__Given exercise__: Output the material below in full, exactly as it is.

--- start Records for processing ---

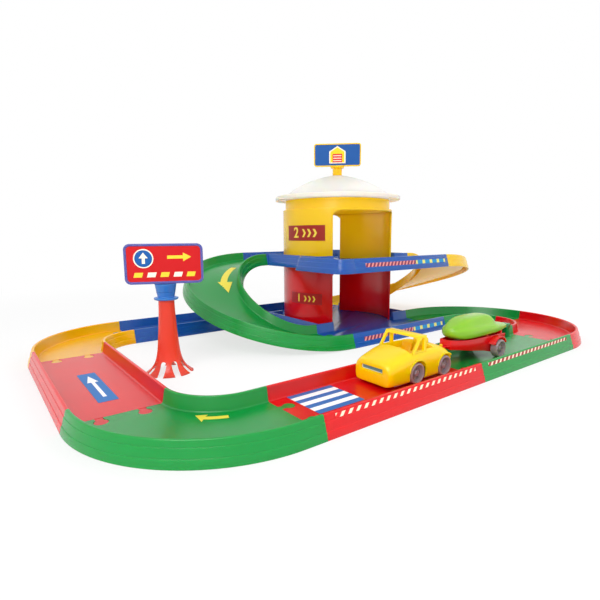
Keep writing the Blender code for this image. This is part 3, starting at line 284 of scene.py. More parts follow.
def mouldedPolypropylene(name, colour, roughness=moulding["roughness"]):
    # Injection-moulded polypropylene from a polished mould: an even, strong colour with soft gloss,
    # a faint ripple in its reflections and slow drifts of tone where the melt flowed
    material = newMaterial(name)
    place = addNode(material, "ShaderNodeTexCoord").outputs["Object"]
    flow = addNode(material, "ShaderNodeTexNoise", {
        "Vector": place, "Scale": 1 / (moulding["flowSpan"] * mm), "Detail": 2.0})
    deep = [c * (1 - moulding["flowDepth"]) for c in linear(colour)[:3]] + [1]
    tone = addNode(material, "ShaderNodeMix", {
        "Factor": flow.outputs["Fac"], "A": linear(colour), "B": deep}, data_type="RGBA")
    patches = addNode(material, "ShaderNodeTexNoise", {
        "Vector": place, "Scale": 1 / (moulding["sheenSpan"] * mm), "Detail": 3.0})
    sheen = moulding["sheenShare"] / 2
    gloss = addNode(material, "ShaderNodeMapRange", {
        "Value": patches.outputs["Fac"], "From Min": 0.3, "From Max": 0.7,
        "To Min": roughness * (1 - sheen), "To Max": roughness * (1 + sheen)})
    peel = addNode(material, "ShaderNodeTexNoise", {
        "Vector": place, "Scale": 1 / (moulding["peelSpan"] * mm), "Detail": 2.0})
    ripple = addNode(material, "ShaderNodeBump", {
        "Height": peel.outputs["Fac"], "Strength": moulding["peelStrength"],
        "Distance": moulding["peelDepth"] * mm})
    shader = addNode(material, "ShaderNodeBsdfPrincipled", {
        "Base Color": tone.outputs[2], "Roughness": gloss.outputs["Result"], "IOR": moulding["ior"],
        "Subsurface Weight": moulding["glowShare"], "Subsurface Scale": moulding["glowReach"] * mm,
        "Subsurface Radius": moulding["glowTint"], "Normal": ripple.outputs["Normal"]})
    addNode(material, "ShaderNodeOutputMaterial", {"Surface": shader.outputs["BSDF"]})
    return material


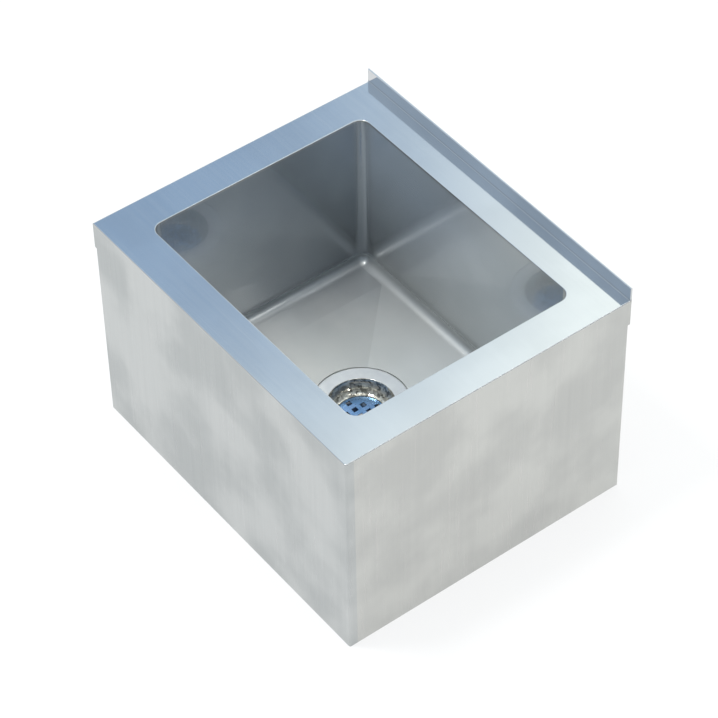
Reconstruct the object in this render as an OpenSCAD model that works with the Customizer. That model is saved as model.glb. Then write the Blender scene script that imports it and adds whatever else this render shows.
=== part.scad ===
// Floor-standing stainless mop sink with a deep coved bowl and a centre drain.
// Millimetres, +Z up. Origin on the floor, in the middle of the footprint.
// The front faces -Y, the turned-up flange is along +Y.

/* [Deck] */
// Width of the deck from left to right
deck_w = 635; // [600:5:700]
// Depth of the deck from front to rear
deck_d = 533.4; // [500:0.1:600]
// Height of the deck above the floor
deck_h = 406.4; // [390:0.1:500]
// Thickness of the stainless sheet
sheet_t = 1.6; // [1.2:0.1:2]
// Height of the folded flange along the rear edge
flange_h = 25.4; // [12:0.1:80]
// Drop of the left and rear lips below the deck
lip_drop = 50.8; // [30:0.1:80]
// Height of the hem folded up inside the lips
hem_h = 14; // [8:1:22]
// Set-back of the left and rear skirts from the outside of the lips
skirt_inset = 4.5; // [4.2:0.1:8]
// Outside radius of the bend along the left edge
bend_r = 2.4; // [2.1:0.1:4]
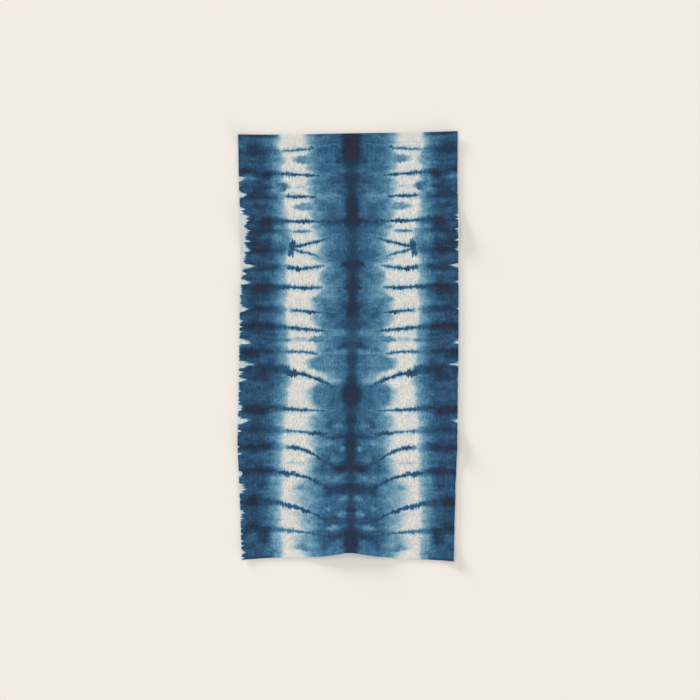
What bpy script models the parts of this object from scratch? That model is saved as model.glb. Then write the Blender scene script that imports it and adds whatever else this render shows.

--- end Records for processing ---

__Solution to the problem__:
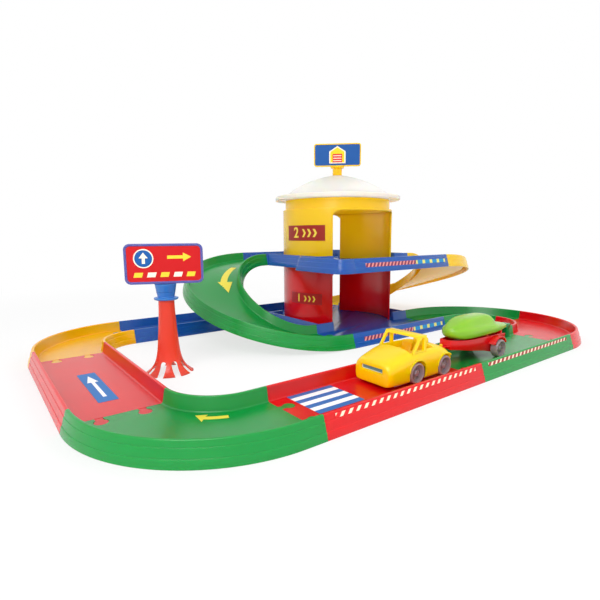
Keep writing the Blender code for this image. This is part 3, starting at line 284 of scene.py. More parts follow.
def mouldedPolypropylene(name, colour, roughness=moulding["roughness"]):
    # Injection-moulded polypropylene from a polished mould: an even, strong colour with soft gloss,
    # a faint ripple in its reflections and slow drifts of tone where the melt flowed
    material = newMaterial(name)
    place = addNode(material, "ShaderNodeTexCoord").outputs["Object"]
    flow = addNode(material, "ShaderNodeTexNoise", {
        "Vector": place, "Scale": 1 / (moulding["flowSpan"] * mm), "Detail": 2.0})
    deep = [c * (1 - moulding["flowDepth"]) for c in linear(colour)[:3]] + [1]
    tone = addNode(material, "ShaderNodeMix", {
        "Factor": flow.outputs["Fac"], "A": linear(colour), "B": deep}, data_type="RGBA")
    patches = addNode(material, "ShaderNodeTexNoise", {
        "Vector": place, "Scale": 1 / (moulding["sheenSpan"] * mm), "Detail": 3.0})
    sheen = moulding["sheenShare"] / 2
    gloss = addNode(material, "ShaderNodeMapRange", {
        "Value": patches.outputs["Fac"], "From Min": 0.3, "From Max": 0.7,
        "To Min": roughness * (1 - sheen), "To Max": roughness * (1 + sheen)})
    peel = addNode(material, "ShaderNodeTexNoise", {
        "Vector": place, "Scale": 1 / (moulding["peelSpan"] * mm), "Detail": 2.0})
    ripple = addNode(material, "ShaderNodeBump", {
        "Height": peel.outputs["Fac"], "Strength": moulding["peelStrength"],
        "Distance": moulding["peelDepth"] * mm})
    shader = addNode(material, "ShaderNodeBsdfPrincipled", {
        "Base Color": tone.outputs[2], "Roughness": gloss.outputs["Result"], "IOR": moulding["ior"],
        "Subsurface Weight": moulding["glowShare"], "Subsurface Scale": moulding["glowReach"] * mm,
        "Subsurface Radius": moulding["glowTint"], "Normal": ripple.outputs["Normal"]})
    addNode(material, "ShaderNodeOutputMaterial", {"Surface": shader.outputs["BSDF"]})
    return material


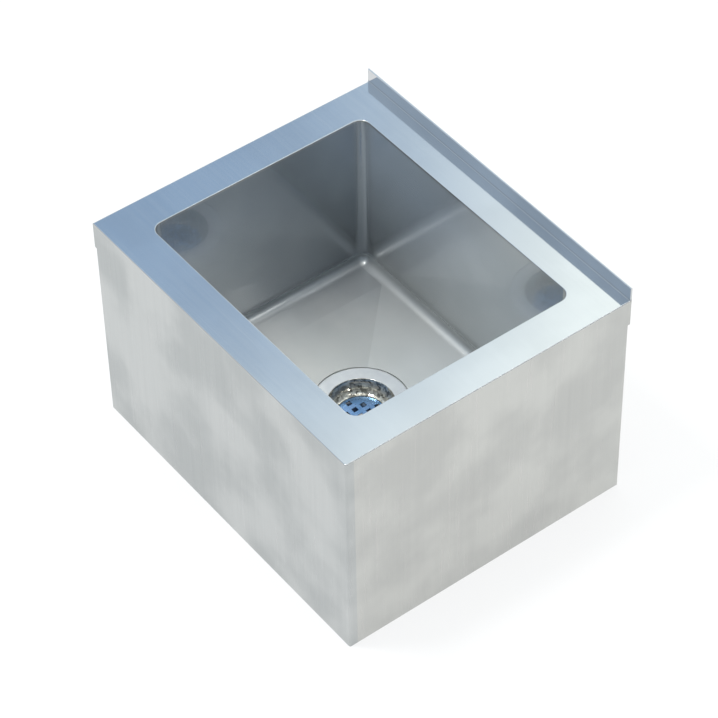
Reconstruct the object in this render as an OpenSCAD model that works with the Customizer. That model is saved as model.glb. Then write the Blender scene script that imports it and adds whatever else this render shows.
=== part.scad ===
// Floor-standing stainless mop sink with a deep coved bowl and a centre drain.
// Millimetres, +Z up. Origin on the floor, in the middle of the footprint.
// The front faces -Y, the turned-up flange is along +Y.

/* [Deck] */
// Width of the deck from left to right
deck_w = 635; // [600:5:700]
// Depth of the deck from front to rear
deck_d = 533.4; // [500:0.1:600]
// Height of the deck above the floor
deck_h = 406.4; // [390:0.1:500]
// Thickness of the stainless sheet
sheet_t = 1.6; // [1.2:0.1:2]
// Height of the folded flange along the rear edge
flange_h = 25.4; // [12:0.1:80]
// Drop of the left and rear lips below the deck
lip_drop = 50.8; // [30:0.1:80]
// Height of the hem folded up inside the lips
hem_h = 14; // [8:1:22]
// Set-back of the left and rear skirts from the outside of the lips
skirt_inset = 4.5; // [4.2:0.1:8]
// Outside radius of the bend along the left edge
bend_r = 2.4; // [2.1:0.1:4]
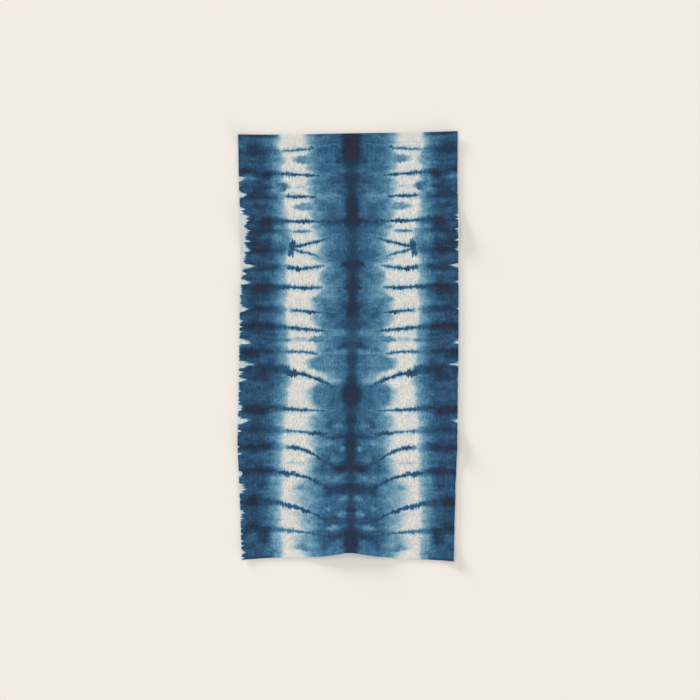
What bpy script models the parts of this object from scratch? That model is saved as model.glb. Then write the Blender scene script that imports it and adds whatever else this render shows.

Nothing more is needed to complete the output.